A PCAOB spokesperson told the WSJ that, following the eruption of the leaking scandal in 2017, the board “undertook a sweeping assessment in 2018 of its operations and has been working toward ‘a series of transformation initiatives to address systemic issues that exist across the organization.’” And, after the SEC became aware of the leak of confidential information, in December 2017, it replaced the PCAOB’s entire board. But, the WSJ reported, shortly after arriving, the new Chair “began pushing out longtime senior executives, according to the whistleblower letter and people familiar with the matter. The whistleblower letter said the regulator ‘is permeated by a sense of fear,’ due to ‘the numerous terminations … [some] driven by retaliation.’” The new Chair also “clashed with other board members over hiring choices, the people familiar with the matter said.”

Then, although PCAOB members have historically been reappointed for new terms, one board member, Kathleen Hamm, wasn’t reappointed to the board, support from the Council of Institutional Investors notwithstanding. She was replaced on the PCAOB by a White House staffer. In addition, Clayton announced that Commissioner Hester Peirce would be leading the SEC’s “coordination efforts with the Board of the PCAOB, in coordination with the SEC’s Chief Accountant Sagar Teotia and the Office of the Chief Accountant.” While, at first glance, it all sounds fairly anodyne, reports surfaced that Hamm had had disagreements with the PCAOB Chair on policy matters.

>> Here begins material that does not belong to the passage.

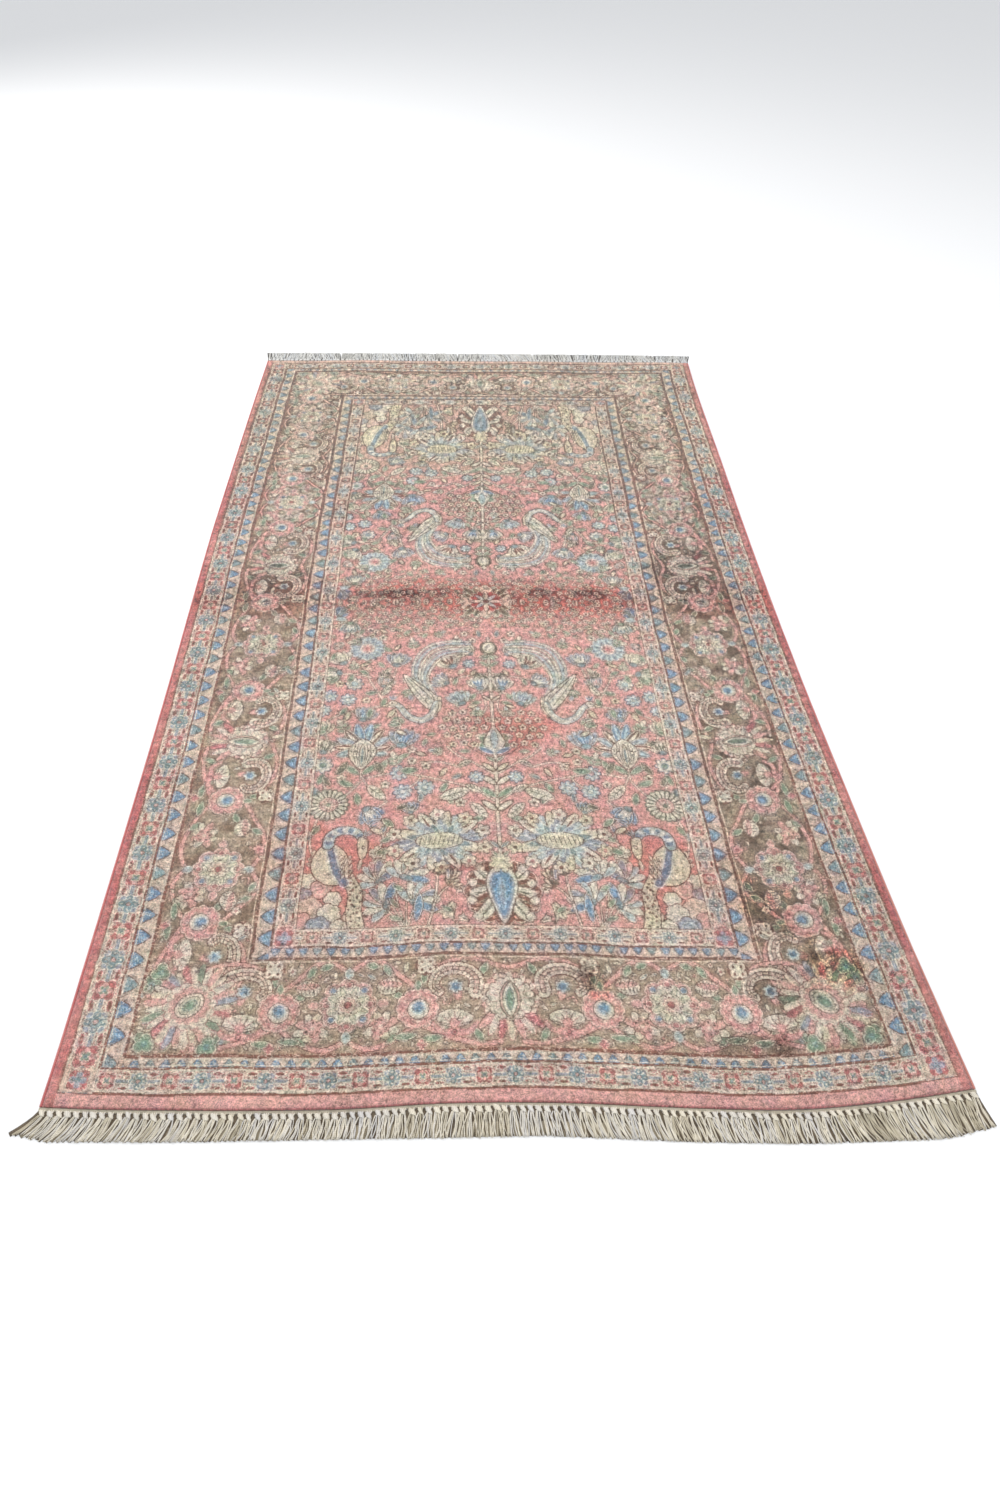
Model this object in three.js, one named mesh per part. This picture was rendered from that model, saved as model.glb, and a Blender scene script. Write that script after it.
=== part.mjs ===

In addition, Bloomberg Financial Accounting News reported, in 2019, two Democrats on the Senate Banking Committee sent a letter to Clayton suggesting, in light of the problems cited by the whistleblower in the WSJ article, that SEC oversight of the PCAOB showed “questionable judgment and an alarming lack of transparency.” The Senators also questioned the appointment of Peirce and sought information on the role she would be playing. They characterized her appointment as “troubling” because it “raises the potential of undue influence,” given that the entire SEC is supposed to oversee the PCAOB, not a single coordinating commissioner, and that Peirce was a “longtime colleague” of the PCAOB Chair.

And, if that weren’t enough, former SEC Chair Arthur Levitt penned an op-ed in the NYT in 2019, charging that “what is happening at the Public Company Accounting Oversight Board—the body tasked with auditing the auditors—should alarm the investing public and anyone who cares about objective and experienced oversight of the audit profession.” His concern was an outgrowth of the change in members of the board (which he appears to view as politically motivated), as well as the appointment of Peirce, whom he termed “a regulation skeptic, [to be] in charge of coordination efforts with the board—a signal that the S.E.C. is seeking to pull it into its efforts to weaken requirements for audits of internal controls at public companies.” (See this PubCo post.) The PCAOB has a critical role to play; yet, citing the WSJ article, he contended that it “ is doing less oversight and inspection work than it once did, and key positions at the agency are unfilled. Morale is reportedly low.” In his view, what is “at risk isn’t a specific regulatory function of the P.C.A.O.B.; it’s the independence and the credibility of the board and its staff as a whole.” (See this PubCo post.)

Finally, as reported by Thomson-Reuters, a lawsuit was filed last month by a senior officer of the PCAOB against the regulator and Duhnke, charging unlawful termination on the basis of race. The litigation accused Duhnke of perpetrating “a xenophobic and racist campaign” against her, including allegations that he made racist comments in her presence, remarked about “her Chinese ancestry and birth overseas,” regularly referred “to the COVID-19 pandemic as ‘kung flu’ and the ‘Chinese flu’ in her presence,” and mocked her for wearing a mask in the office. The PCAOB has denied the allegations, according to Law.com, contending that the PCAOB officer was fired over “internal complaints about her conduct and for questions about the necessity of certain travel.